Feature engineering is the process of selecting, manipulating, and transforming raw data into features that can be used in both supervised and unsupervised learning. It's essentially the art of turning raw data into meaningful information that a machine-learning model can understand and utilize effectively.

Reasons for feature engineering
The quality of your features plays a crucial role in determining the effectiveness of your machine-learning-model. High-quality features can:

Boost model accuracy: By effectively capturing essential information and minimizing noise.
Improve interpretability: By ensuring the features are meaningful and easy to understand.
Accelerate training: By reducing data dimensionality, which can speed up the training process.

Typical Steps in Feature Engineering

  1. Feature Creation-creation of new features from existing data to help with better predictions (encoding, binning).
  2. Feature Transformations-transformation of data to improve the accuracy of the algorithm.
  3. Feature Extraction- transforming raw data into the desired form.
  4. Feature Selection- choosing relevant features for your problem and removing unnecessary features. Three techniques used include filter-based, wrapper-based, and embedded approaches.
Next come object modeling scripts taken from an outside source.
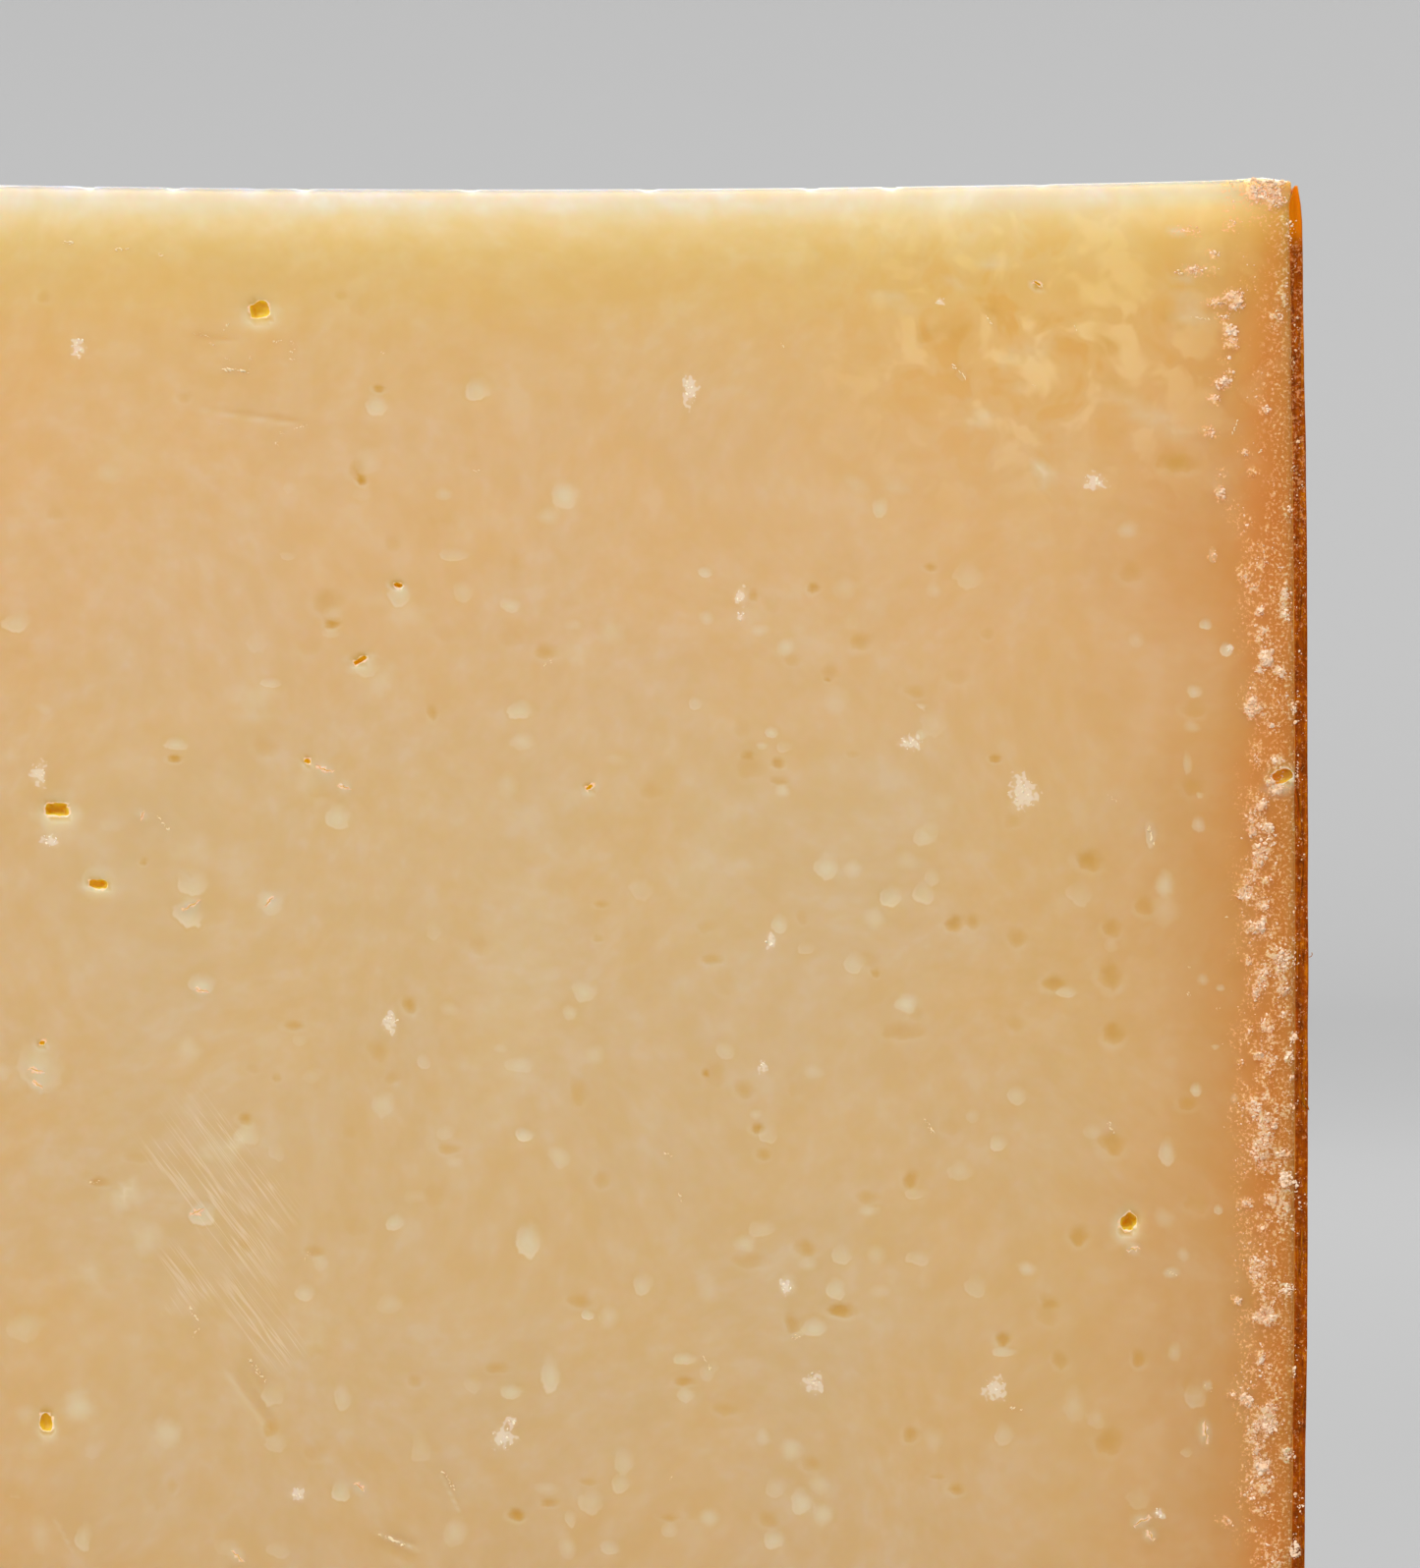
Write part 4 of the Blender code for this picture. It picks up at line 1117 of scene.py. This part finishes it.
def strewSlivers(tree):
    # each is a broken row of small flakes
    draw = random.Random(17)
    marks = [("front", *sliver) for sliver in slivers]
    for face, count in straySlivers.items():
        for _ in range(count):
            length = 0.2 + 1.3 * draw.random() ** 3
            marks.append((face, *anyPlace(draw, face, 5, 2), length, draw.uniform(-70, 70)))
    bits = []
    for face, right, top, length, lean in marks:
        turn = math.radians(lean)
        for _ in range(int(2 + 7 * length)):
            step, aside = draw.uniform(-0.5, 0.5) * length, draw.gauss(0, 0.06)
            across = right - step * math.cos(turn) + aside * math.sin(turn)
            down = top + step * math.sin(turn) + aside * math.cos(turn)
            point, normal = landOn(tree, face, across, down)
            if point is None:
                continue
            size = draw.uniform(0.08, 0.16 + 0.12 * length) * mm
            broad = draw.uniform(0.25, 0.6) * size
            along = leanTo(face, lean + draw.gauss(0, 25))
            bits.append((point, size, broad, 0.06 * mm, along, normal, draw.uniform(-0.6, 0.6)))
    return bits


def strewRindShreds():
    # strands that came loose from the coat's cut edge, and one curled fibre
    edge = high.x - 0.55 * mm
    out = Vector((0, -1, 0))
    strands = [
        # up from the floor, in from the edge, length, width, lean, in mm
        (81.9, 0.30, 4.6, 0.20, 82), (77.0, 0.10, 3.0, 0.16, 95), (71.5, 0.05, 1.6, 0.14, 88),
        (62.3, 0.15, 3.2, 0.18, 84), (60.8, -0.10, 1.4, 0.30, 60), (50.2, 0.10, 2.4, 0.16, 93),
        (39.0, 0.00, 1.8, 0.20, 100), (28.5, 0.10, 2.0, 0.14, 86), (97.0, 0.20, 2.6, 0.14, 92),
    ]
    bits = []
    for up, inward, length, width, lean in strands:
        centre = Vector((edge - inward * mm, low.y + slab["coatRecess"], up * mm))
        bits.append((centre, length * mm, width * mm, 0.16 * mm, leanTo("front", lean), out, 0.6))
    for n in range(6):
        turn = 0.6 * n - 2.7
        hook = Vector((0.2 * math.cos(turn), 0, 0.2 * math.sin(turn))) * mm
        centre = Vector((high.x - 0.05 * mm, low.y + 0.3 * mm, 71.55 * mm)) + hook
        along = Vector((-math.sin(turn), 0, math.cos(turn)))
        bits.append((centre, 0.16 * mm, 0.06 * mm, 0.06 * mm, along, out, 0))
    return bits


# Finishes


class Wire:
    # a socket's value, which can be used in sums
    def __init__(self, finish, socket):
        self.finish = finish
        self.socket = socket

    def reckon(self, operation, first, second):
        return self.finish.node("ShaderNodeMath", {"operation": operation}, {0: first, 1: second})

    def __add__(self, other):
        return self.reckon("ADD", self, other)

    def __radd__(self, other):
        return self.reckon("ADD", other, self)

    def __sub__(self, other):
        return self.reckon("SUBTRACT", self, other)

    def __rsub__(self, other):
        return self.reckon("SUBTRACT", other, self)

    def __mul__(self, other):
        return self.reckon("MULTIPLY", self, other)

    def __truediv__(self, other):
        return self.reckon("DIVIDE", self, other)

    def __abs__(self):
        return self.reckon("ABSOLUTE", self, 0.0)

    def root(self):
        return self.reckon("SQRT", self, 0.0)


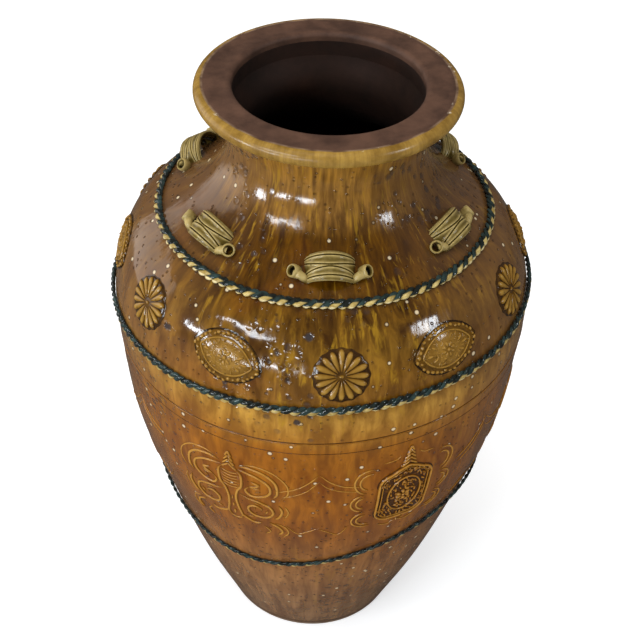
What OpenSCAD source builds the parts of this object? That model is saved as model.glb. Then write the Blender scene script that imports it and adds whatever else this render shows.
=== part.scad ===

The process consists of four basic steps namely, subset generation, subset evaluation, stopping criterion, and result validation.

Techniques for Feature Engineering

  1. Imputation: Handling Missing Data. This method replaces the missing values in the dataset with a statistic such as mean, median or mode.
  2. One-Hot Encoding: Encoding Categorical Variables. Converting categorical features into numerical representations.
  3. Polynomial Features: Creating new features by combining existing ones.
  4. Feature Scaling: Normalize features to a common scale to improve model performance.
  5. Interaction Features: Creating features that capture the interaction between two or more features.
  6. Normalization: Scaling features to a specific range (e.g., 0-1).

Examples of feature engineering use cases.

Tracking how often teachers assign different grades.
Calculating a person's age based on their birth date and the current date.
Counting words and phrases in news articles.
Determining the average and median retweet count for specific tweets.

In conclusion, feature engineering requires technical knowledge about machine learning models, algorithms, coding and data engineering in order to use it effectively.